Other Fantasy Sage Posts: Magic, Plot, Power Balance


  1. Keryl, great post and a truth that a lot of writers miss. I did myself until someone pointed it out to me--rather indignantly because I had BROKEN that contract.

    Those promises are very important and one serious mistake is not to even realise we've made them.

  2. I certainly agree with you on the principle. I don't think Harry Potter qualifies, though. Even though much of the rising action in Deathly Hallows was meandering, we did in the end get the climatic duel, and I, with a few nitpicks, liked it.
    The example that comes to mind for me is Shashi Tharoor's "Great Indian Novel." The book is an interpretation of 20th century Indian politics through the lens of the Mahabharata, with Nheru, Bose, Indira Ghandi etc as characters in the epic. Then, on page 4andfreakin'18, Tharoor springs on the reader that interpreting 20th century Indian politics through the lens of the Mahabharata is wrong because India is a multicultural society. He snapped the contact in two. It filled me with a sense of betrayal and being swindled.

  3. @Dave*, Yikes!
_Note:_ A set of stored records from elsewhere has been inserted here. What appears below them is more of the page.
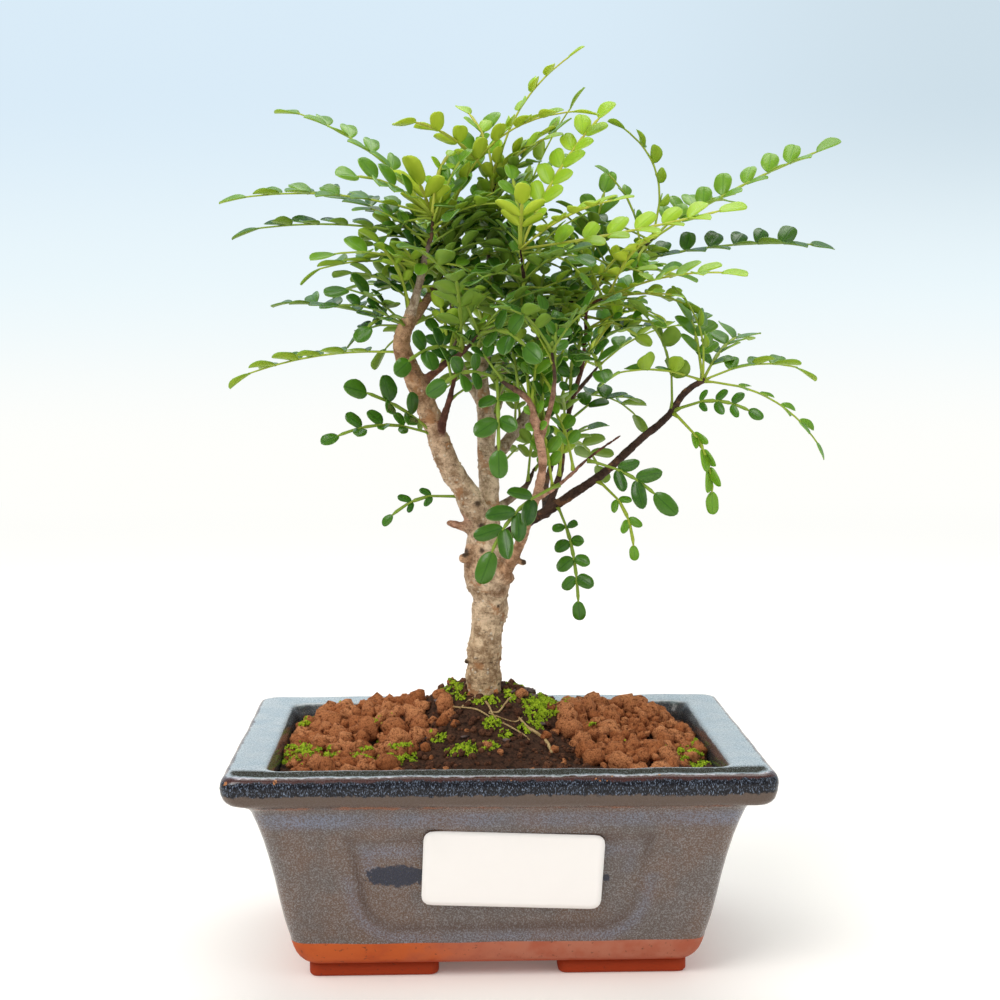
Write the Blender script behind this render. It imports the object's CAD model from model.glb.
"""A chinese pepper bonsai in its glazed pot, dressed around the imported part.

Sizes are in millimetres about a point on the table under the pot, +X to the right, +Y to the back and
+Z up, unless a name says otherwise. Every finished piece is moved into the row frame in metres.
"""

import logging
import math
import random
from dataclasses import dataclass, field
from enum import Enum
from typing import Iterable, Sequence

import bmesh
import bpy
from mathutils import Matrix, Vector, kdtree, noise


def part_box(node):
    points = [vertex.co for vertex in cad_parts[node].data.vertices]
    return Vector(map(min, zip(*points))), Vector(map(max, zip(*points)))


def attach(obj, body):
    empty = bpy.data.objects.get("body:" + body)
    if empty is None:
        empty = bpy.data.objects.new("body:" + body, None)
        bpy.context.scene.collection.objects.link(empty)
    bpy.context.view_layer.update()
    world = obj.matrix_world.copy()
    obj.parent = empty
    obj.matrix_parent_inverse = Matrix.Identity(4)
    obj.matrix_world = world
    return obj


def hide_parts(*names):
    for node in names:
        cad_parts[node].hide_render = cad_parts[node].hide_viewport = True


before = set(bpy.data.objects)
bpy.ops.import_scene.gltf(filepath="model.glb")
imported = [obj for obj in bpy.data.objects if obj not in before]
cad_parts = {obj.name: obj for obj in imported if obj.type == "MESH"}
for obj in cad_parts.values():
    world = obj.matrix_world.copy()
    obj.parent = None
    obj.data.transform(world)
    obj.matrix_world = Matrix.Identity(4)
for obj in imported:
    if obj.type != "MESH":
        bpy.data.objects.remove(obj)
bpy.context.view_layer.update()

log = logging.getLogger("bonsai")

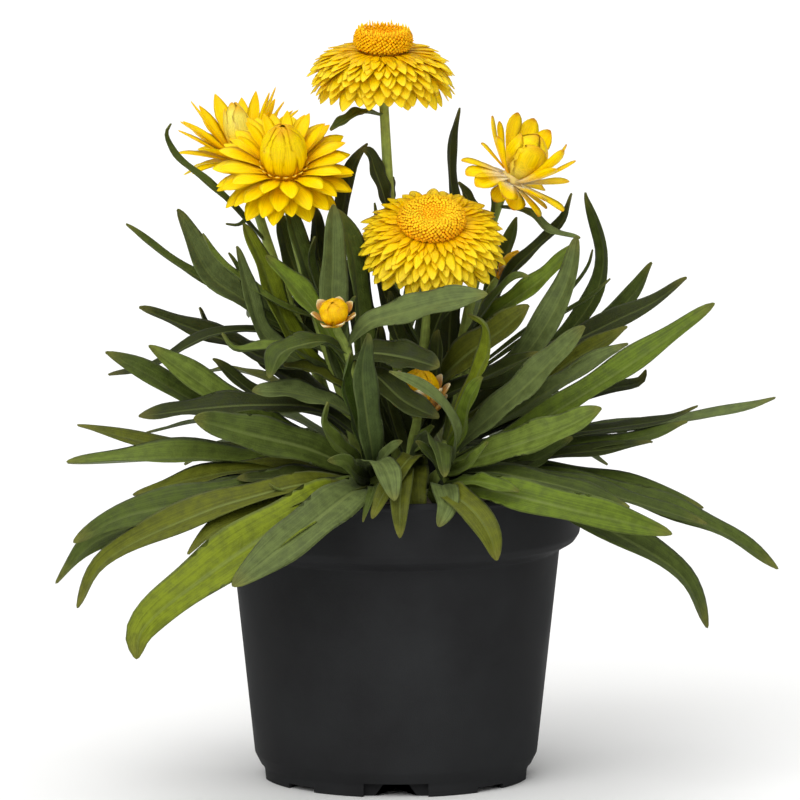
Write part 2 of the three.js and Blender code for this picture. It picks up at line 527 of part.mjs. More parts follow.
      [7, null, 0.3, [-16.5, 97, 13], [-36, 104, 34], [-52, 104, 50], [-66, 96, 62]],
      [7, 0.8, 0.3, [-24.5, 126, 14], [-27.5, 137, 17], [-29, 147, 18], [-28, 158, 18]],
    ],
  },
  leafy_stem_right_bloom: {
    line: [[15, 84, 3], [15.3, 95, 3], [19, 125, 4], [25, 155, 7.5], [29.2, 169, 8], [33.2, 180, 6]],
    radii: [2.2, 1.3],
    leaves: [
      [3.2, 0.6, 0.3, [23, 147, 3.7], [22, 168, 8], [18, 180, 10], [17.5, 197, 10], [20, 207, 9]],
      [3, 0.6, 0.3, [28, 165, 4], [24.8, 175, 5], [22, 180, 6], [19.5, 184, 6.5]],
      [1.1, 0.6, 0.3, [29, 168, 4.5], [30.1, 174, 3], [30, 181.7, 3]],
      [2.2, 0.6, 0.3, [32, 176, 5], [38, 175.6, 2], [43, 173.6, -2], [47.4, 169.2, -5], [57.4, 166.5, -8]],
      [8, 0.8, 0.25, [18.5, 120, 3], [34, 125, -12], [42, 133, -16], [52.6, 152, -17], [56.3, 167.2, -15]],
      [5.5, 0.7, 0.3, [21, 134, 3.4], [27.7, 141.4, -4], [38.6, 149, -9], [48, 156.4, -11],
        [55.5, 164.6, -11]],
      [6, 0.6, 0.2, [18, 115, 3], [42, 128, 4], [68, 141, 4], [80.5, 147, 3], [90.5, 154.3, 2]],
      [6, 0.6, 0.25, [17.3, 108, 3], [40, 118, -5], [54, 128.4, -7], [63.4, 133.7, -8], [72, 139, -8]],
      [5.5, 0.6, 0.2, [17, 105, 3], [30, 109, -6], [49.4, 120.7, -13], [60.3, 127.8, -14],
        [72.3, 133.7, -14]],
      [4.5, 0.6, 0.2, [16, 100, 3], [40, 111, -10], [66.6, 119.7, -16], [76, 122, -16], [77.8, 125.6, -15]],
      [1.3, 0.5, 0.3, [18.5, 120, 3], [50, 142, 1], [60.6, 148.5, -1], [66.6, 154, -2]],
      [2.5, 0.5, 0.3, [21, 134, 3.4], [30.8, 148.7, -12], [37, 154.6, -15], [41.4, 154.6, -15]],
      [8, 0.85, 0.25, [17, 108, 3], [16, 124, 9], [16.5, 140, 13], [18, 154, 15]],
      [6, 0.7, 0.25, [16.5, 103, 3], [25, 114, 8], [33, 120.5, 10], [43, 126, 11]],
    ],
  },
  leafy_stem_back_right: {
    line: [[17, 84, 15], [17.3, 95, 15], [21, 120, 15], [26, 142, 14], [29.9, 151.6, 13]],
    radii: [2, 1.1],
    leaves: [
      [3.6, 0.6, 0.25, [23, 129, 14.5], [35.5, 156, 8], [42, 162.5, 7], [51.6, 172, 6], [54.5, 180.5, 5]],
      [4.5, 0.7, 0.25, [25, 138, 14], [30, 152, 18], [34, 162, 20], [37.5, 173, 20]],
      [5, 0.7, 0.25, [21.5, 122, 15], [45, 130, 11], [61, 147.7, 9], [64.2, 161, 8], [58.7, 180.7, 5]],
      [1.4, 0.6, 0.3, [22, 124, 15], [50, 146, 16], [59.6, 157.7, 15], [61, 163, 15]],
      [6, 0.65, 0.25, [20, 113, 15], [45, 122, 18], [60.3, 136, 19], [75, 151, 18], [79.5, 159, 16]],
      [6, null, 0.3, [21, 119, 15], [24, 136, 32], [26, 146, 48], [27, 148, 62]],
      [6, null, 0.3, [19, 105, 15], [34, 116, 34], [46, 119, 50], [56, 116, 64]],
      [6, null, 0.3, [18, 100, 15], [22, 110, 40], [25, 112, 60], [28, 108, 78]],
      [6, null, 0.3, [18, 98, 15], [42, 106, 24], [62, 108, 30], [80, 103, 34]],
      [8, null, 0.3, [17.5, 94, 15], [24, 105, 38], [30, 107, 58], [36, 98, 84]],
      [8, null, 0.3, [17.5, 96, 15], [12, 107, 36], [9, 109, 56], [7, 103, 76]],
      [7, null, 0.3, [17.5, 97, 15], [36, 104, 36], [52, 104, 50], [66, 96, 62]],
    ],
  },
};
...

Yeah, that's just not cool at all. Do you think it was an intentional 'screw you' type of thing, or was this just sloppy writing?

    As for DH... I liked it when I finished reading it. And I don't hate it. But I do feel like she set up one story and wrote the absolute minimum necessary to satisfy that story. From my read on it, the contract break was as much the story as having turned her characters into cardboard cut outs of themselves. And because I'm a fantasy wonk, the epic fail on her magical system (which was already awfully shaky) was the bullet to the back of the head of a terminal story.

    @J.R. This is something I've been debating about a lot lately. I'm hoping the current direction I'm going isn't a huge break with the book I just wrote. That'll be the main question for the beta readers. Which is why I love the beta readers, I can ask them things like that!